> [Exercise instructions]: Go through the lines below and copy each one that holds the string "slots".

══════

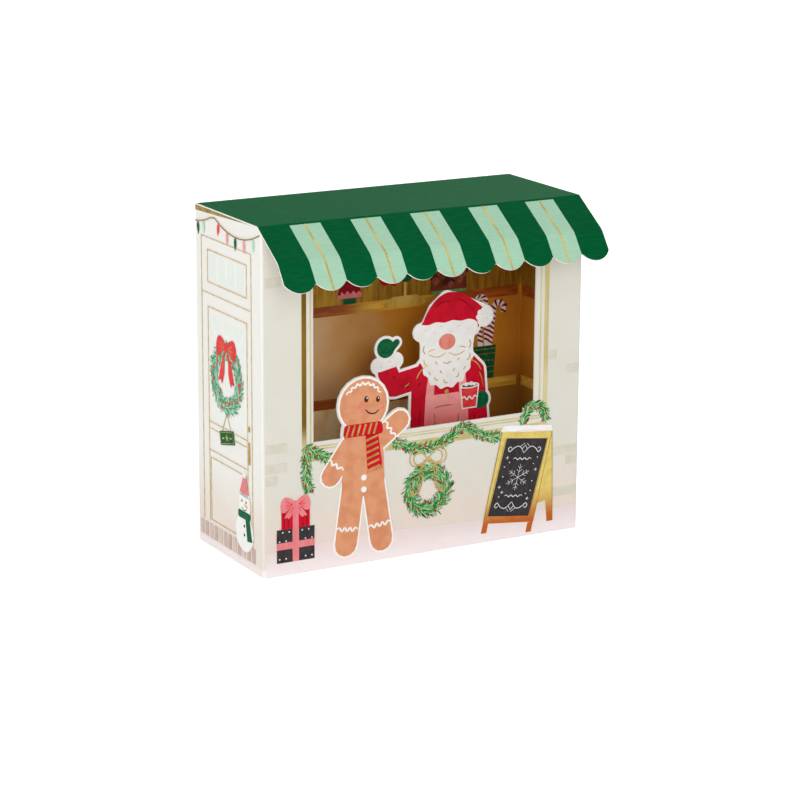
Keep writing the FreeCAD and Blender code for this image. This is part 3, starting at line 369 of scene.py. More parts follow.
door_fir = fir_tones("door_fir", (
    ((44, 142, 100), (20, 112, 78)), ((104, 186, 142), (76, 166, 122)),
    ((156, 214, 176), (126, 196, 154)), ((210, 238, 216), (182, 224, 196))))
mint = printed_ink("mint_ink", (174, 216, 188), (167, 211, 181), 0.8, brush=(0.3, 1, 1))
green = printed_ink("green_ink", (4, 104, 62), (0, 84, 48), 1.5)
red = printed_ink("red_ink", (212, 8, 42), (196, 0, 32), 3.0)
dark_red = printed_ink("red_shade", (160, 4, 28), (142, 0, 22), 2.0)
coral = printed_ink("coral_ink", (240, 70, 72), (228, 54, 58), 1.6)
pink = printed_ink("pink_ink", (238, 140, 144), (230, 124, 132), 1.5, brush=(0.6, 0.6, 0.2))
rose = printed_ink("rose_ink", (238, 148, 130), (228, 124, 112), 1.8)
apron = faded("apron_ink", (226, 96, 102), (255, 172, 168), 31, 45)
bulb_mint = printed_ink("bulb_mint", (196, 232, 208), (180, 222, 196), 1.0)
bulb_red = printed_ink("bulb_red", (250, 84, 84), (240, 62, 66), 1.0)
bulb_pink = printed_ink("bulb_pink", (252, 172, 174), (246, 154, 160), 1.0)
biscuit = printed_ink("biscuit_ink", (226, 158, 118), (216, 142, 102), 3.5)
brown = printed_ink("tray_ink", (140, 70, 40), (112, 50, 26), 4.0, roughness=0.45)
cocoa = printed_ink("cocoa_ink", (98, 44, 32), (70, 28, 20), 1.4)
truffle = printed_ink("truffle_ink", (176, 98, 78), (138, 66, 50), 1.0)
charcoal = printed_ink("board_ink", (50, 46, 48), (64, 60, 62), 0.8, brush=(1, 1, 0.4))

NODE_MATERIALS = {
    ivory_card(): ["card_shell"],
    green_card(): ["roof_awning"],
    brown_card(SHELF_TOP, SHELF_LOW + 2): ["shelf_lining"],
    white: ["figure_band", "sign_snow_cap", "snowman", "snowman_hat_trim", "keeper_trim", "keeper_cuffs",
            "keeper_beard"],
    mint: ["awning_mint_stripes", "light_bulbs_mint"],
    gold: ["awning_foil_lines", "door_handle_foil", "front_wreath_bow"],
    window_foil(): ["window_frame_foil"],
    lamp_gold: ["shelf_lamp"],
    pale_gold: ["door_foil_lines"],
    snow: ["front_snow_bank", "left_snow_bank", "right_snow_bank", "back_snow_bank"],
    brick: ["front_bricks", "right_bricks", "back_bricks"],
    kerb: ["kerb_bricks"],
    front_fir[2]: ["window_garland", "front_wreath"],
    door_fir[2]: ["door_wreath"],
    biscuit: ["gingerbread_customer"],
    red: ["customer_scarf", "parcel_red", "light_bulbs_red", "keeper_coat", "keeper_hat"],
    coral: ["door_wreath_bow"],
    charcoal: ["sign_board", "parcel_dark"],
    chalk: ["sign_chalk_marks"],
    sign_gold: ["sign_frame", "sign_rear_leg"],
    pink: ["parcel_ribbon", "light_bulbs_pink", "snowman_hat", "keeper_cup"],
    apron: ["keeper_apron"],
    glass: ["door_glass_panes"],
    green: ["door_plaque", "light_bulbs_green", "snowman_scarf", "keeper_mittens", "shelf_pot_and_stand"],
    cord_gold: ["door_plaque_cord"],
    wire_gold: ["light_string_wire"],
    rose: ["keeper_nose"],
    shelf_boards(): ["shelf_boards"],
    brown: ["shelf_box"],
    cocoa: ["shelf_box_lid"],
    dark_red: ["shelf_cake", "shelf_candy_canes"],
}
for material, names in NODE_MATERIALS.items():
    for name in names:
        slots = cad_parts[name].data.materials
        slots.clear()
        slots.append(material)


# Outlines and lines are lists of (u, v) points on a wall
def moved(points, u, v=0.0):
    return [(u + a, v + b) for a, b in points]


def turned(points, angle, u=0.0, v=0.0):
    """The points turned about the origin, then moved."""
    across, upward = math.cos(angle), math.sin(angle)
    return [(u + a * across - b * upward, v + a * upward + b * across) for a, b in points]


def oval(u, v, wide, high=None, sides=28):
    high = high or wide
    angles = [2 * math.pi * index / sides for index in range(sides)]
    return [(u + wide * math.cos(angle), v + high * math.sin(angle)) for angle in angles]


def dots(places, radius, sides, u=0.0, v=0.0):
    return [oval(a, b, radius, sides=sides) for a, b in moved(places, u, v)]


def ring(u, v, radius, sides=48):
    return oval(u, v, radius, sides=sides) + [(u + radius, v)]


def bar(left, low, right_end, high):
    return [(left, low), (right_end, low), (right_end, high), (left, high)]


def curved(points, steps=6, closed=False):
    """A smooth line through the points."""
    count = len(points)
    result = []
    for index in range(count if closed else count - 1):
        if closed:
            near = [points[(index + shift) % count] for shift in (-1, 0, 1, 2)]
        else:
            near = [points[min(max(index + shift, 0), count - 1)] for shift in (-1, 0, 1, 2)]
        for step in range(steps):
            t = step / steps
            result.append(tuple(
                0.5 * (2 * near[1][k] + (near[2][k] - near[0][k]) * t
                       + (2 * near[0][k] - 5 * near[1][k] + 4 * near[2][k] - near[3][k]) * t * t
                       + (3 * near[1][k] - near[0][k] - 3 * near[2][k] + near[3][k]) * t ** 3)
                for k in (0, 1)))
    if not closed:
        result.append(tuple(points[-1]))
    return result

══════

> [The solution]:
        slots = cad_parts[name].data.materials
        slots.clear()
        slots.append(material)